The 5th U.S. Circuit Court of Appeals on Monday upheld the convictions of seven people, including four physicians, convicted in one of the biggest medical bribery and kickback schemes uncovered in Texas.
An appellate panel of Judges Priscilla Richman, Jacques L. Weiner Jr. and Don R. Willett rejected every ground for appeal raised by the defendants convicted at trial in the Forest Park Medical Center fraud case. The seven defendants were found guilty in 2019 by a federal jury in Dallas of an array of charges stemming from the operation of Forest Park, a physician-owned surgical hospital that was at the center of a far-ranging insurance scam.
According to the government, the now-defunct North Dallas hospital took in $200 million in questionable insurance benefits from early 2009 through 2012 by bribing doctors and others to steer well-insured patients its way. Investigators said the bribes totaled $40 million, much of it disguised as consultant fees or marketing subsidies.
Those convicted at trial and sent to prison were:
• Mac Burt, Forest Park’s million-dollar-a-year co-administrator;
• Dr. Douglas Won, spinal surgeon and co-founder of the Minimally Invasive Spine Institute of Dallas;
• Dr. Michael Rimlawi, spinal surgeon and Won’s onetime partner at MISI;
• Dr. Shawn Henry, Fort Worth spinal surgeon and Forest Park investor;
• Dr. Mike Shah, pain-management physician;
• Jackson Jacob, owner of a company Forest Park used to channel payments to physicians; and
• Iris Forrest, nurse and workers’ compensation insurance consultant
Initially, 21 people, including eight doctors, were indicted in the Forest Park case.

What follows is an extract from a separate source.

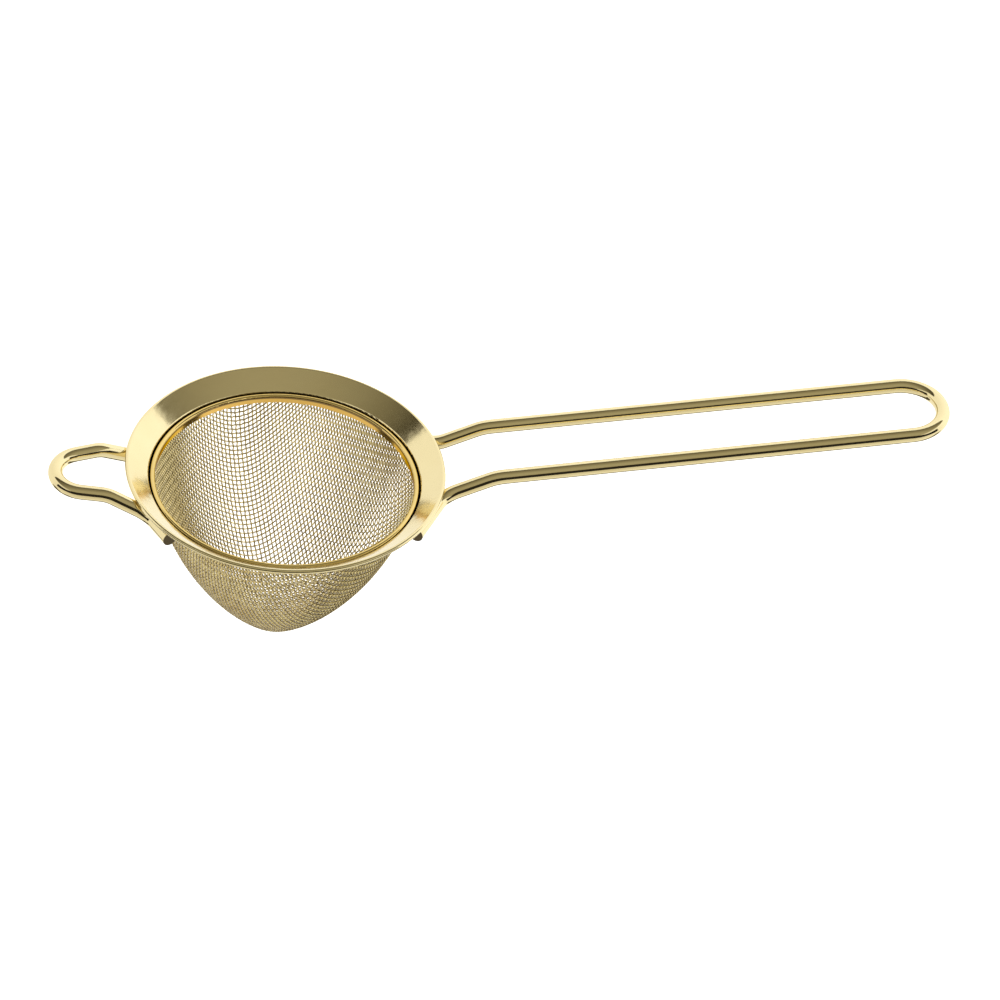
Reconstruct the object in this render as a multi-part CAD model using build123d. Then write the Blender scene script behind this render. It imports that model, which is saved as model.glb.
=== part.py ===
from build123d import *
from math import acos, atan2, cos, degrees, hypot, radians, sin, sqrt, tan
import os

# A conical fine-mesh cocktail strainer of gold-plated stainless steel.
#
# Frame, in millimetres: the origin is the centre of the rim's top plane. +Z points up
# out of the bowl, the mesh cone hangs below, and +X runs along the handle to its far
# end. The strainer is the same on both sides of the XZ plane.
#
# The ring parts are cross-sections drawn in the XZ plane and revolved about Z. The
# wires are round bar along straight runs joined by tangent arcs.

# ---------------------------------------------------------------- driving dimensions

# rim band: one stamped ring, from a rolled outer edge down a funnel slope to a shoulder,
# then straight down to a fold, where the sheet turns up into a short flange
RIM_RADIUS = 43.0          # outside of the rolled edge
ROLL_DIAMETER = 1.3        # outside of the roll
ROLL_END_ANGLE = -155.0    # where the curled sheet stops, in degrees from outwards
BAND_SHEET = 0.4
BAND_SLOPE = 38.0          # degrees below level
BAND_WIDTH = 8.2           # level, from the mouth's edge to the outside of the roll
SHOULDER_BEND = 0.45       # middle-line radius where the slope turns down
WALL_DROP = 0.95           # straight wall between the shoulder and the fold
CLAMP_GAP = 0.35           # dark groove between that wall and the clamp ring

# clamp ring: a crimped channel that grips the cloth's skirt against the flange
CLAMP_SHEET = 0.3
CLAMP_OUTER_LEG = 0.53     # straight part of the leg that stands in the fold
CLAMP_INNER_LEG = 1.6      # straight part of the leg that shows in the mouth

# mesh cone: woven cloth pressed to a rounded cone
CLOTH_THICKNESS = 0.45
CONE_DEPTH = 57.0          # from the rim's top plane to the outside of the tip
TIP_RADIUS = 9.0           # outside of the rounded tip
SIDE_RADIUS = 89.0         # outside of the gently bulging side
SKIRT_BELOW_CLAMP = 0.2    # upright cloth that shows under the clamp ring

# wires
WIRE_DIAMETER = 4.0
WELD_GAP = 0.1             # between a wire's tail and the band, filled by the weld
RIM_CLEARANCE = 0.8        # between the handle and the rolled edge that it passes under

# handle: a long loop with two straight legs
HANDLE_REACH = 138.0       # from the rim to the middle line of the end bend
HANDLE_HALF_SPACING = 10.6
HANDLE_RISE = 4.5          # degrees that the straight legs climb
HANDLE_KNEE_GAP = 10.5     # from the rim to the wire, where the straight climb starts
HANDLE_KNEE_Z = 1.65
HANDLE_TAIL_ANGLE = 34.0   # from the handle's direction to where a tail is welded
HANDLE_TAIL_INSET = 2.6    # from the rim in to the tail's middle line there
HANDLE_TAIL_PAST = 3.4     # tail left beyond that point
HANDLE_END_BEND = 10.5
HANDLE_KNEE_BEND = 14.0
HANDLE_HIP_BEND = 7.0

# rest: a short loop that hooks over the far edge of a glass
REST_REACH = 18.6          # from the rim to the middle line of the end bend
REST_END_HALF_WIDTH = 6.4  # of the end, where its corners would be if they were sharp
REST_FLARE = 13.1          # degrees that each leg spreads towards the rim
REST_KNEE_GAP = 3.8        # from the rim to the wire, where the legs turn down
REST_Z = 0.1
REST_TAIL_ANGLE = 24.0     # from the rest's direction to where a tail is welded
REST_TAIL_INSET = 3.5
REST_TAIL_PAST = 6.5
REST_END_BEND = 8.0
REST_KNEE_BEND = 7.0
REST_HIP_BEND = 6.5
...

Many of them plea-bargained and agreed to cooperate with the government. Nine went to trial in 2019 in Dallas before U.S. District Judge Jack Zouhary, a visiting judge from Ohio.
One defendant at trial, a weight-loss surgeon, was acquitted. The jury could not reach a verdict in the case against another defendant, a midlevel manager at Forest Park. Rather than undergo a retrial, she pled guilty to one misdemeanor.
The Fifth Circuit appellate arguments took place Aug. 1, 2022.
The panel in affirming the convictions found no reversible error on the part of Judge Zouhary.
Significantly, from the government’s standpoint, the appellate panel upheld the novel decision by prosecutors from the U.S. attorney’s office for the Northern District of Texas to indict the Forest Park defendants under an anti-racketeering statute from the Kennedy era: The International Travel and Tourism Act of 1961, commonly called the Travel Act.
The law makes it a federal offense to travel interstate or internationally, or to use the mail or “any facility in interstate or foreign commerce,” for the purpose of committing or distributing the proceeds of unlawful activities.
In effect, it makes the act of traveling (or using the mail or engaging in interstate commerce) in the furtherance of certain crimes an indictable federal offense separate from the underlying state or federal crime.
One argument made by the appellants was that prosecutors had overreached in using the Travel Act to, in effect, justify federal prosecution of alleged violations of a state law, the Texas commercial bribery statute.
Representing Burt on appeal are Edward J. Loya Jr. of Epstein Becker & Green in Dallas and Richard W. Westling of Epstein Becker & Green’s Washington, D.C., office
Representing Won on appeal are Daniel L. Geyser of Haynes Boone in Dallas and Kevin Blake Ross of Dallas.
Representing Rimlawi on appeal is David Gerger of Gerger Hennessy & Martin in Houston.
Representing Henry on appeal is Mick Mickelsen of Broden & Mickelsen in Dallas.
Representing Shah on appeal are Abbe Lowell and Christopher Man of Winston & Strawn in Washington.
Representing Jacob on appeal is Sara A. Johnson of New Orleans.
Representing Forrest on appeal is Angela Laughlin Brown of Gray Reed & McGraw in Dallas.
The government’s appellate attorneys are Gail A. Hayworth, Brian W. McKay and Stephen S. Gilstrap of the U.S. attorney’s office in Dallas.